Constitutional isomers can be:
- chain isomers - isomers that differs in the structure of the carbon "skeleton", i.e. in the presence and in the position of ramifications or rings. This type of isomers have different physical properties, but often quite similar chemical reactivity.
- positional isomers -isomers that differs in the position of the functional group. Isomers of this type have different physical properties, but often similar chemical reactivity.
- functional group isomers - isomers that have the same molecular formula (that is, the same number of atoms of the same elements), but the atoms are connected in different ways so that the groupings are dissimilar.
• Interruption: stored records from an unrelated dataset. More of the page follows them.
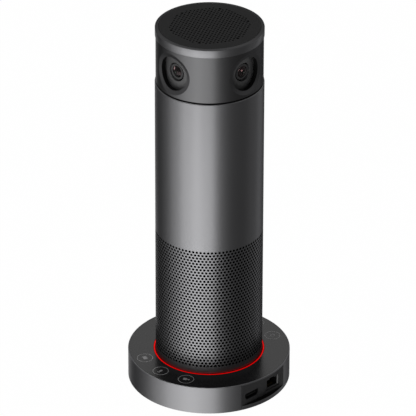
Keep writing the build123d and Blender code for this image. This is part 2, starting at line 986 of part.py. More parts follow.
with BuildPart() as speaker_irons:
    ring(iron_radius, plate_hole, basket_top, magnet_low)
    ring(iron_radius, 0, magnet_top, magnet_top + back_iron)
    ring(pole_radius, 0, basket_top, magnet_top)
keep(speaker_irons, "speaker_irons")

# Sealed box over the loudspeaker, whose step holds the basket down on the deck
with BuildPart() as speaker_box:
    ring(frame_radius, basket_outer + loose_gap, deck_top, flange_level)
    ring(frame_radius, box_step, flange_level, deck_top + box_flange)
    ring(box_outer, box_inner, deck_top + box_flange, box_top)
    ring(box_outer, 0, box_top - box_wall, box_top)
    pins(rod_radius + slip_gap, rod_circle, rod_angles, deck_top, deck_top + box_flange, Mode.SUBTRACT)
    cable_slot(sleeve_inner, deck_top, deck_top + box_flange)
keep(speaker_box, "speaker_box")

# Upper frame: a shelf on the box for the processor board, and pillars up to the neck
with BuildPart() as upper_frame:
    ring(frame_radius, 0, box_top, shelf_top)
    pins(pillar_radius, rod_circle, rod_angles, deck_top + box_flange, boss_low)
    pins(
        rod_radius + slip_gap,
        rod_circle,
        rod_angles,
        deck_top + box_flange,
        boss_low,
        Mode.SUBTRACT,
    )
    cable_slot(sleeve_inner, box_top, shelf_top)
keep(upper_frame, "upper_frame")

# Four long screws that clamp the column between the chassis and the neck
with BuildPart() as tie_rods:
    pins(rod_head_radius, rod_circle, rod_angles, chassis_low - rod_head_height, chassis_low)
    pins(rod_radius, rod_circle, rod_angles, chassis_low, boss_low + thread_depth)
keep(tie_rods, "tie_rods")

# Processor board, standing on the shelf
board_front = board_place + board_thick
chip_front = board_front + chip_thick
sink_low = shelf_top + sink_clear
sink_top = motor_low - sink_clear
board_middle = (shelf_top + board_top) / 2
with BuildPart() as processor_board:
    block((board_place, board_front), (-board_half, board_half), (shelf_top, board_top))
keep(processor_board, "processor_board")

# Chips, capacitors and the two cable plugs of the boards
with BuildPart() as board_parts:
    block(
        (board_front, chip_front),
        (-chip_side / 2, chip_side / 2),
        (board_middle - chip_side / 2, board_middle + chip_side / 2),
    )
    for side in (-1, 1):
        middle = side * (chip_side / 2 + small_chip)
        block(
            (board_front, chip_front),
            (middle - small_chip / 2, middle + small_chip / 2),
            (board_middle - small_chip / 2, board_middle + small_chip / 2),
        )
    with BuildSketch(socket_plane(board_place - capacitor_length)) as capacitor_faces:
        with Locations((0, board_middle)):
            with GridLocations(capacitor_pitch, 0, capacitor_count, 1):
                Circle(capacitor_radius)
    extrude(capacitor_faces.sketch, amount=capacitor_length)
    block(
        (board_place - plug_box_depth, board_place),
        (-plug_box_half, plug_box_half),
        (cable_high - plug_box_height / 2, cable_high + plug_box_height / 2),
    )
    block(
        (port_board_rear, port_board_rear + plug_box_depth),
        (-plug_box_half, plug_box_half),
        (port_board_top, port_board_top + plug_box_height),
    )
keep(board_parts, "board_parts")

# Heat sink of the processor, with upright fins
with BuildPart() as heat_sink:
    block((chip_front, chip_front + sink_base), (-sink_half, sink_half), (sink_low, sink_top))
    fin_step = (2 * sink_half - fin_thick) / (fin_count - 1)
    for number in range(fin_count):
        fin_low = -sink_half + number * fin_step
        fin_span = (fin_low, fin_low + fin_thick)
        block((chip_front, chip_front + sink_reach), fin_span, (sink_low, sink_top))
keep(heat_sink, "heat_sink")

# Neck: closes the column, shows as the dark seam under the head, and carries the drum's drive
with BuildPart() as neck_plate:
    ring(neck_radius, post_bore, neck_low, neck_top)
    ring(neck_radius, collar_inner, neck_top, head_low)
    ring(collar_radius, collar_inner, head_low, collar_top)
    pins(neck_boss_radius, rod_circle, rod_angles, boss_low, neck_low)
    pins(
        rod_radius + thread_gap,
        rod_circle,
        rod_angles,
        boss_low,
        boss_low + thread_depth + slip_gap,
        Mode.SUBTRACT,
    )
    pins(neck_vent_radius, neck_vent_place, neck_vent_angles, neck_low, neck_top, Mode.SUBTRACT)
    pins(motor_boss_radius + slip_gap, gear_centre, (0,), neck_low, neck_top, Mode.SUBTRACT)
keep(neck_plate, "neck_plate")

# Small geared motor under the neck, and its shaft
shaft_low = neck_low - motor_boss_height
with BuildPart() as drum_motor:
    pins(motor_radius, gear_centre, (0,), motor_low, neck_low)
    pins(motor_boss_radius, gear_centre, (0,), neck_low, neck_low + motor_boss_height)
    pins(
        shaft_radius + run_gap,
        gear_centre,
        (0,),
        shaft_low - body_gap,
        neck_low + motor_boss_height,
        Mode.SUBTRACT,
    )
keep(drum_motor, "drum_motor")

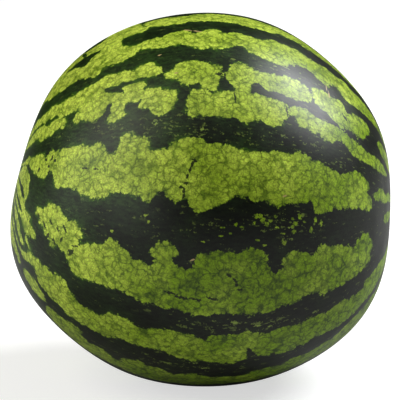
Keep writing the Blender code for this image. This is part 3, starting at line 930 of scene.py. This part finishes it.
def buildRindTree(material):
    # Geometry Nodes: a grid wrapped round the growth axis, set out to the body's radius
    tree, given = newTree("rindBody", rindShape)
    grid = addNode(tree, "GeometryNodeMeshGrid", {
        "Size X": 1.0, "Size Y": 1.0, "Vertices X": given["Rings"], "Vertices Y": given["Sides"],
    }).outputs
    shares = addNode(tree, "ShaderNodeSeparateXYZ", (grid["UV Map"],)).outputs
    turns = []
    for share, whole in ((shares[0], math.pi), (shares[1], 2 * math.pi)):
        angle = addNode(tree, mathNode, (share, whole), operation="MULTIPLY")
        turns += [addNode(tree, mathNode, (angle,), operation=name) for name in ("COSINE", "SINE")]
    alongCos, alongSin, roundCos, roundSin = turns

    # way out from the axis' middle, then from the body's middle
    ringFront = addNode(tree, vectorNode, {0: front, "Scale": roundCos}, operation="SCALE")
    ringUp = addNode(tree, vectorNode, {0: upward, "Scale": roundSin}, operation="SCALE")
    ring = addNode(tree, vectorNode, (ringFront, ringUp), operation="ADD")
    across = addNode(tree, vectorNode, {0: ring, "Scale": alongSin}, operation="SCALE")
    onward = addNode(tree, vectorNode, {0: -growthAxis, "Scale": alongCos}, operation="SCALE")
    way = addNode(tree, vectorNode, (across, onward), operation="ADD")
    guess = addNode(tree, vectorNode, (way, (axisHalf,) * 3, axisMiddle), operation="MULTIPLY_ADD")
    outward = addNode(tree, vectorNode, (guess,), operation="NORMALIZE")

    # the swells, in the plane square to Y
    sides = addNode(tree, "ShaderNodeSeparateXYZ", (outward,)).outputs
    flat = addNode(tree, "ShaderNodeCombineXYZ", {0: sides[0], 2: sides[2]})
    flatLength = addNode(tree, vectorNode, (flat,), operation="LENGTH")
    flatAngle = addNode(tree, mathNode, (sides[2], sides[0]), operation="ARCTAN2")
    radius = given["Body Radius"]
    for lobes, height, first in body["swells"]:
        turned = (flatAngle, float(lobes), -lobes * math.radians(first))
        phase = addNode(tree, mathNode, turned, operation="MULTIPLY_ADD")
        wave = addNode(tree, mathNode, (phase,), operation="COSINE")
        fade = addNode(tree, mathNode, (flatLength, float(lobes)), operation="POWER")
        swell = addNode(tree, mathNode, (wave, fade), operation="MULTIPLY")
        radius = addNode(tree, mathNode, (swell, height, radius), operation="MULTIPLY_ADD")

    # a dimple at each end
    reach = {}
    for end, direction in (("Stem", stemDirection), ("Blossom", blossomDirection)):
        cosine = addNode(tree, vectorNode, (outward, direction), operation="DOT_PRODUCT")
        angle = addNode(tree, mathNode, (cosine,), operation="ARCCOSINE")
        reach[end] = addNode(tree, mathNode, (angle, given["Body Radius"]), operation="MULTIPLY")
        bent = (reach[end], 0.0, given[end + " Dimple Radius"], 0.0, math.pi)
        bowl = addNode(tree, mathNode, (addNode(tree, rampNode, bent),), operation="COSINE")
        bowl = addNode(tree, mathNode, (bowl, 0.5, 0.5), operation="MULTIPLY_ADD")
        bowl = addNode(tree, mathNode, (bowl, given[end + " Dimple Depth"]), operation="MULTIPLY")
        radius = addNode(tree, mathNode, (radius, bowl), operation="SUBTRACT")

    # the blossom scar, like a button
    share = addNode(tree, mathNode, (reach["Blossom"], given["Scar Radius"]), operation="DIVIDE")
    button = addNode(tree, mathNode, (share, 4.0), operation="POWER")
    button = addNode(tree, mathNode, (1.0, button), operation="SUBTRACT", use_clamp=True)
    radius = addNode(tree, mathNode, (button, given["Scar Height"], radius), operation="MULTIPLY_ADD")

    # low, wide waves, as no grown rind is quite even
    scale = addNode(tree, mathNode, (given["Body Radius"], given["Relief Size"]), operation="DIVIDE")
    waves = addNode(tree, noiseNode, {
        "Vector": outward, "W": given["Seed"], "Scale": scale, "Detail": 2.0,
    }, noise_dimensions="4D")
    centred = addNode(tree, mathNode, (waves, 0.5), operation="SUBTRACT")
    radius = addNode(tree, mathNode, (centred, given["Relief Height"], radius), operation="MULTIPLY_ADD")

    # place every point, and press the underside flat on the floor
    place = addNode(tree, vectorNode, {0: outward, "Scale": radius}, operation="SCALE")
    place = addNode(tree, vectorNode, (place, bodyMiddle), operation="ADD")
    place = addNode(tree, vectorNode, (place, (-1.0, -1.0, 0.0)), operation="MAXIMUM")
    placed = addNode(tree, "GeometryNodeSetPosition", {"Geometry": grid["Mesh"], "Position": place})
    closed = addNode(tree, "GeometryNodeMergeByDistance", {"Geometry": placed, "Distance": 0.01 * mm})
    return closeTree(tree, closed, material)


def bakeTree(piece, tree, values):
    # runs a tree on a piece with these inputs, and leaves a plain mesh
    modifier = piece.modifiers.new(tree.name, "NODES")
    modifier.node_group = tree
    for socket in tree.interface.items_tree:
        if socket.in_out == "INPUT" and socket.name in values:
            modifier[socket.identifier] = values[socket.name]
    made = piece.evaluated_get(bpy.context.evaluated_depsgraph_get())
    mesh = bpy.data.meshes.new_from_object(made)
    piece.modifiers.clear()
    mesh.name = piece.name
    piece.data = mesh
    return mesh


def makeRind():
    rind = bpy.data.objects.new("rind", bpy.data.meshes.new("rind"))
    scene.collection.objects.link(rind)
    mesh = bakeTree(rind, buildRindTree(makeRindMaterial()), rindShape)
    whole = bmesh.new()
    whole.from_mesh(mesh)
    bmesh.ops.recalc_face_normals(whole, faces=whole.faces)
    whole.to_mesh(mesh)
    whole.free()
    paintMarkings(mesh)
    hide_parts("melon")
    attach(rind, "root")
    print("rind made:", len(mesh.vertices), "vertices")
    return rind


makeRind()


stubShape = {
    "Levels": 3,
    "Rib Height": 0.35 * mm,
    "Rib Size": 1.1 * mm,
    "Rib Length": 9.0 * mm,
    "Pit Height": 0.10 * mm,
    "Pit Size": 0.6 * mm,
    "Seed": 7.0,
}

stubLooks = {
    "fibre": "#8B7A4B",
    "shadow": "#3F3520",
    "roughness": 0.85,
    "fibreMm": 0.55,
    "fibreLengthMm": 7.0,
}


def stalkPlace(tree, coords):
    # places measured from the stem end of the fruit, with X along the growth axis
    away = addNode(tree, vectorNode, (coords, bodyMiddle + stemPoint), operation="SUBTRACT")
    turn = {"Vector": away, "Rotation": fruitTurn.to_euler()}
    return addNode(tree, "ShaderNodeVectorRotate", turn, rotation_type="EULER_XYZ")


def makeStalkMaterial():
    # Cut watermelon stalk, dried on the fruit: matt, fibrous and straw brown, with shadow between
    # its shrunken fibres.
    looks = stubLooks
    material = bpy.data.materials.new("driedStalk")
    material.use_nodes = True
    tree = material.node_tree
    shader = tree.nodes["Principled BSDF"]
    turned = stalkPlace(tree, addNode(tree, "ShaderNodeTexCoord").outputs["Object"])
    across, onward = 1 / (looks["fibreMm"] * mm), 1 / (looks["fibreLengthMm"] * mm)
    drawn = addNode(tree, vectorNode, (turned, (onward, across, across)), operation="MULTIPLY")
    fibres = addNode(tree, noiseNode, {"Vector": drawn, "Scale": 1.0, "Detail": 3.0})
    share = addNode(tree, rampNode, (fibres, 0.35, 0.62))
    color = addNode(tree, mixNode, {
        mixFactor: share, mixA: linear(looks["shadow"]), mixB: linear(looks["fibre"]),
    }, **rgba)
    tree.links.new(color.outputs[2], shader.inputs["Base Color"])
    shader.inputs["Roughness"].default_value = looks["roughness"]
    bump = addNode(tree, "ShaderNodeBump", {"Strength": 0.6, "Distance": 0.3 * mm, "Height": fibres})
    tree.links.new(bump.outputs[0], shader.inputs["Normal"])
    return material


def buildStubTree(material):
    # Geometry Nodes: the plain stub made finer, with shrunken ribs up its side and pits over it
    tree, given = newTree("stemStub", stubShape, [("Geometry", "NodeSocketGeometry")])
    plain = {"Mesh": given["Geometry"], "Level": given["Levels"]}
    finer = addNode(tree, "GeometryNodeSubdivisionSurface", plain)
    turned = stalkPlace(tree, addNode(tree, "GeometryNodeInputPosition"))
    ribLong, ribWide, pitWide = [
        addNode(tree, mathNode, (1.0, given[size]), operation="DIVIDE")
        for size in ("Rib Length", "Rib Size", "Pit Size")
    ]
    stretch = addNode(tree, "ShaderNodeCombineXYZ", (ribLong, ribWide, ribWide))
    ribPlace = addNode(tree, vectorNode, (turned, stretch), operation="MULTIPLY")
    push = 0.0
    for where, scale, detail, height in (
        (ribPlace, 1.0, 1.0, "Rib Height"), (turned, pitWide, 2.0, "Pit Height"),
    ):
        bumps = addNode(tree, noiseNode, {
            "Vector": where, "W": given["Seed"], "Scale": scale, "Detail": detail,
        }, noise_dimensions="4D")
        centred = addNode(tree, mathNode, (bumps, 0.5), operation="SUBTRACT")
        push = addNode(tree, mathNode, (centred, given[height], push), operation="MULTIPLY_ADD")
    doubled = addNode(tree, mathNode, (push, 2.0), operation="MULTIPLY")
    normal = addNode(tree, "GeometryNodeInputNormal")
    offset = addNode(tree, vectorNode, {0: normal, "Scale": doubled}, operation="SCALE")
    moved = addNode(tree, "GeometryNodeSetPosition", {"Geometry": finer, "Offset": offset})
    return closeTree(tree, moved, material)


def makeStub():
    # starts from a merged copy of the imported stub
    plain = bpy.data.meshes.new("stemStub")
    whole = bmesh.new()
    whole.from_mesh(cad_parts["stem_stub"].data)
    bmesh.ops.remove_doubles(whole, verts=whole.verts, dist=0.005 * mm)
    bmesh.ops.join_triangles(
        whole, faces=whole.faces,
        angle_face_threshold=math.radians(25), angle_shape_threshold=math.radians(60),
    )
    whole.to_mesh(plain)
    whole.free()
    plain.materials.clear()
    stub = bpy.data.objects.new("stemStub", plain)
    scene.collection.objects.link(stub)
    mesh = bakeTree(stub, buildStubTree(makeStalkMaterial()), stubShape)
    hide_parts("stem_stub")
    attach(stub, "root")
    print("stub made:", len(mesh.vertices), "vertices")


makeStub()

studio = {
    "floorColor": "#C0C0BE",
    "floorGlow": 0.66,       # the camera sees the paper this much brighter, near white
    "floorSize": 8.0,
    "floorRoughness": 0.9,
    "world": "#F4F4F4",
    "gamma": 0.87,
    "lights": {  # direction from the fruit, distance, size, watts, colour
        "key": ((-0.66, -0.26, 0.70), 3.8, 3.0, 62.0, "#FFFCF4"),
        "leftFill": ((-0.93, -0.10, 0.24), 3.8, 2.4, 28.0, "#FFFFFF"),
        "frontLeft": ((-0.66, -0.70, 0.10), 3.8, 2.4, 29.0, "#FFFFFF"),
        "overhead": ((0.0, -0.2, 0.98), 3.8, 3.0, 10.0, "#FFFFFF"),
        "rightFill": ((0.95, 0.0, 0.3), 3.8, 3.0, 12.0, "#FFFFFF"),
        "window": ((0.67, 0.24, 0.70), 3.4, 2.3, 148.0, "#FAFBFF"),
    },
}


def makeStudio():
    floor = bpy.data.objects.new("floor", bpy.data.meshes.new("floor"))
    half = studio["floorSize"] / 2
    corners = [(-half, -half, 0), (half, -half, 0), (half, half, 0), (-half, half, 0)]
    floor.data.from_pydata(corners, [], [(0, 1, 2, 3)])
    scene.collection.objects.link(floor)
    paper = bpy.data.materials.new("matteStudioPaper")
    paper.use_nodes = True
    shader = paper.node_tree.nodes["Principled BSDF"]
    shader.inputs["Base Color"].default_value = linear(studio["floorColor"])
    shader.inputs["Roughness"].default_value = studio["floorRoughness"]
    shader.inputs["Emission Color"].default_value = linear("#FFFFFF")
    seen = addNode(paper.node_tree, "ShaderNodeLightPath").outputs["Is Camera Ray"]
    glow = addNode(paper.node_tree, mathNode, (seen, studio["floorGlow"]), operation="MULTIPLY")
    paper.node_tree.links.new(glow.outputs[0], shader.inputs["Emission Strength"])
    floor.data.materials.append(paper)

    # a pale wall far behind, which the camera sees but which lights nothing
    world = bpy.data.worlds.new("studio")
    world.use_nodes = True
    tree = world.node_tree
    seen = addNode(tree, "ShaderNodeLightPath").outputs["Is Camera Ray"]
    tree.nodes["Background"].inputs[0].default_value = linear(studio["world"])
    tree.links.new(seen, tree.nodes["Background"].inputs[1])
    scene.world = world
    for name, (direction, distance, size, watts, color) in studio["lights"].items():
        lamp = bpy.data.lights.new(name, "AREA")
        lamp.shape = "DISK"
        lamp.size = size
        lamp.energy = watts
        lamp.color = linear(color)[:3]
        light = bpy.data.objects.new(name, lamp)
        way = Vector(direction).normalized()
        aimed = way.to_track_quat("Z", "Y").to_matrix().to_4x4()
        light.matrix_world = Matrix.Translation(bodyMiddle + way * distance) @ aimed
        scene.collection.objects.link(light)
    scene.view_settings.view_transform = "Standard"
    scene.view_settings.gamma = studio["gamma"]


makeStudio()
print("studio made")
They have very different chemical and physical properties.
Stereoisomers are molecules with identical brute formula, same connectivity, but the different spatial orientation of atoms makes them non-superimposable.
Stereoisomers can be:
- geometric isomers - molecules in which a C=C is bound to two different groups (or cis or trans).
- conformational - the possible orientations given by the rotation of a C-C bond and the possible conformations of a molecule produce molecules with the same brute formula, equal connectivity but not overlapping. A conformational isomer is also called conformer or rotamer. The energy barrier between the various orientations is very small and, at room temperature, one changes into the other. Although each has different stability.
- configurational, or optical isomers - are molecules containing stereogenic elements.
A stereogenic center is an element (an atom as instance) that causes geometric properties of the molecule. In particular, a stereocenter or stereogenic center is any point in a molecule bearing groups, such that an interchanging of any two groups leads to a stereoisomer. The presence of the stereocenter determine the possibility of having stereoisomers that are the non-overlapping mirror image of the other. Enantiomers are not superimposable isomers and are the mirror images of each other. Molecules showing this isomerism are called chiral. Chirality is the property of molecules that can not be superimposed on the mirror image.
Two enantiomeric molecules have the same physical properties, except one: the ability to rotate the plane of polarized light. This capacity, called rotatory power, is equal in absolute value, but opposite of sign for each of the two enantiomers. Two enantiomeric molecules also exhibit the same chemical reactivity in achiral or chiral racemic environment; on the contrary, their reactivity towards an enantiomer of another couple can be quite different.
A point can be a stereogenic center, such an atom, typically a carbon carrying four different substituents. This is called called chiral center. A chiral center is an atom having a set of ligands in a spatial arrangement that is not superimposable to its mirror image.
Example: The most common stereogenic center is the carbon atom with sp3 configuration, with tetrahedral geometry, and four different substituents linked to it. The stereocenter does not necessarily have to be a carbon atom; any atom having tetrahedral geometry and four different substituents introduces an asymmetry into the molecule.
In most cases, the interconversion of stereoisomers (pyramidal inversion) is very rapid and it is not possible to isolate them. In some cases, especially for appropriately substituted phosphines, the conformational interconversion barrier is high enough to make the isolation of optically pure isomers possible.
An axis can be a stereogenic center. By rotating a half of the molecule around the stereogenic axis by 180º, a stable stereoisomer of the molecule is obtained. These stereoisomers are not always enantiomers. For the stereogenic axes whose rotation leads to the enantiomer, the expression "chiral axis" is also used.
Example: the link between the two rings of a 2,2 ', 6,6'-tetrasubstituted biphenyl is also stereogenic axis, where the substituents are large enough to prevent the free rotation of the rings around this bond.
The steric hindrance produced by the substituents forces the rings not to lie on the same plane. Moreover, if each ring has two different substituents, then the molecule will be chiral. Enantiomers originating from the impeded rotation around a simple bond are known as "atropisomers".
A plane can be a stereogenic center (more rare than the others). This category includes enantiomers, isomers of which one is the non-overlapping mirror image of the other. Typically two configurational isomers in which one is not the mirror image of the other are called diastereoisomers, although all pairs of non-enantiomeric stereoisomers can be considered types of diastereoisomers.